This morning I woke up thinking I was a 23-year-old Latina prison inmate called Marisol, a.k.a Flaca.  I had a slim body with a goth sensibility, eyeliner like Amy Winehouse and tear drop tattoos. I was thinking/dreaming/wondering whether I was really guilty of dealing drugs.

Flaca checks out her new job

I am not psychotic. I’m just knee deep in Orange Is the New Black on Netflix. So deep that I'm doing what I always do tend to do when I fall absolutely in love with something on the television. I over-consume and over-identify.

The lines between reality and fantasy have become blurred. Binge watching only makes it worse.

I am not alone.

When I was freebasing the iconic show Friday Night Lights about life in small town Texas, I would wake up and say to my husband, "I’m really worried about Tim Riggins”. Instead of looking at me like a crazy lady he would say: “Me too, I’m not sure he should be doing that venture with his brother, but jeez it must be hard to deal with life as a nobody after being a high school star.”

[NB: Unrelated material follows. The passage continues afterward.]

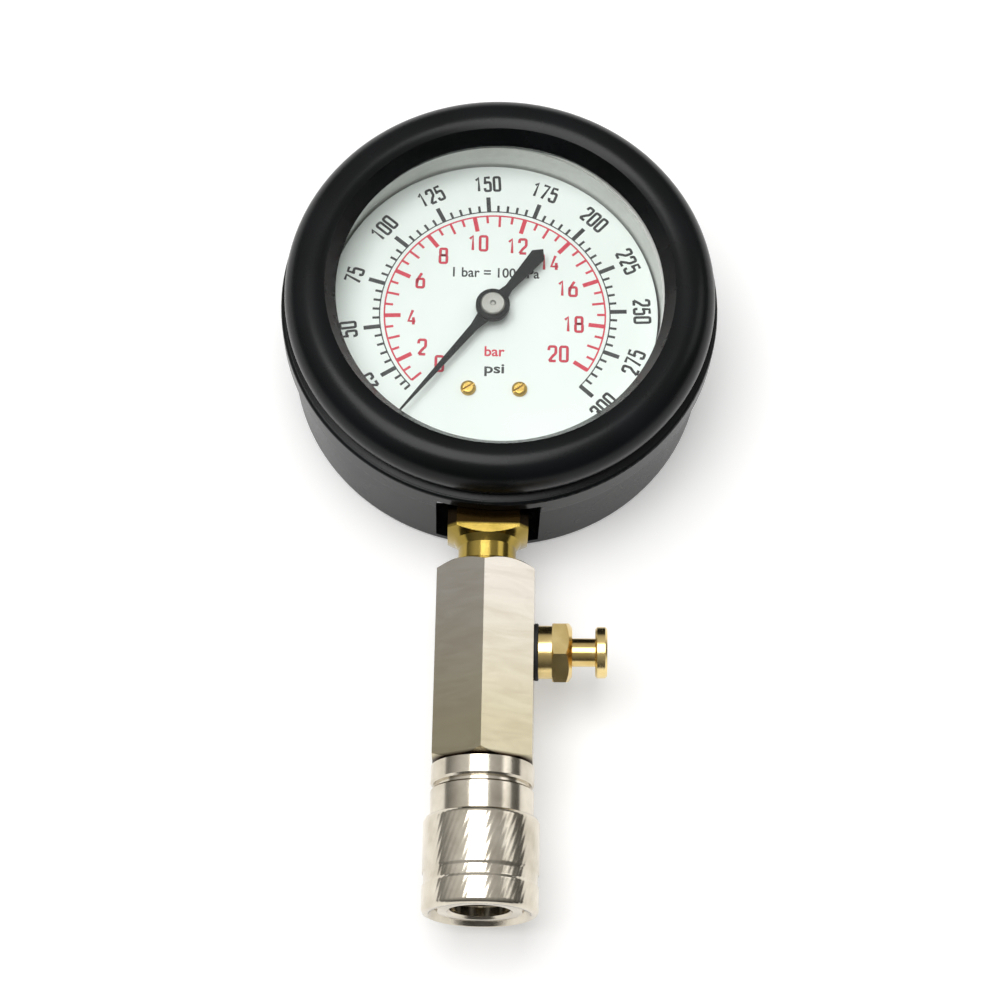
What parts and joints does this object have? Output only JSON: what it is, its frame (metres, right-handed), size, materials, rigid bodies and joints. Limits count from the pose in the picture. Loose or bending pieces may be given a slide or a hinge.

Then I would try and flick my hair like Tammy, Tim's TV coach's wife.  

Folie à deux anyone ?

Tim Riggins - my worry is maternal ,I assure you

This has happened to me before. I thought I was a Wicca powered Willow while watching Buffy the Vampire Slayer. I wanted to be Anna in the English TV show This Life.

Sometimes it happens when I see a particularly powerful film - I woke up crying after dreaming I was Patricia Arquette losing her ungrateful son to college in Boyhood. It can happen when I read a resonating novel. Only last month I dreamt I was Alma, a 19th century botanist consumed with sexual longing while waking after reading Elizabeth Gilbert’s The Signature of All Things.

But it happens mostly with television when a character develops over time.  Especially when that character reveals more depth and is well-written and well-acted.  I dreamt about Flaca on Orange is the New Black after watching the episode with her back story.  I became her because she was so stripped bare at the end of that show. She walked into a room and discovered her new job in prison would be sewing underpants. Her face says so much. It says irony (her mother sewed for a living), optimism (she can do this) and the knowing that she’s being screwed (she knows the panties she gets cents to make will be sold for more than $20).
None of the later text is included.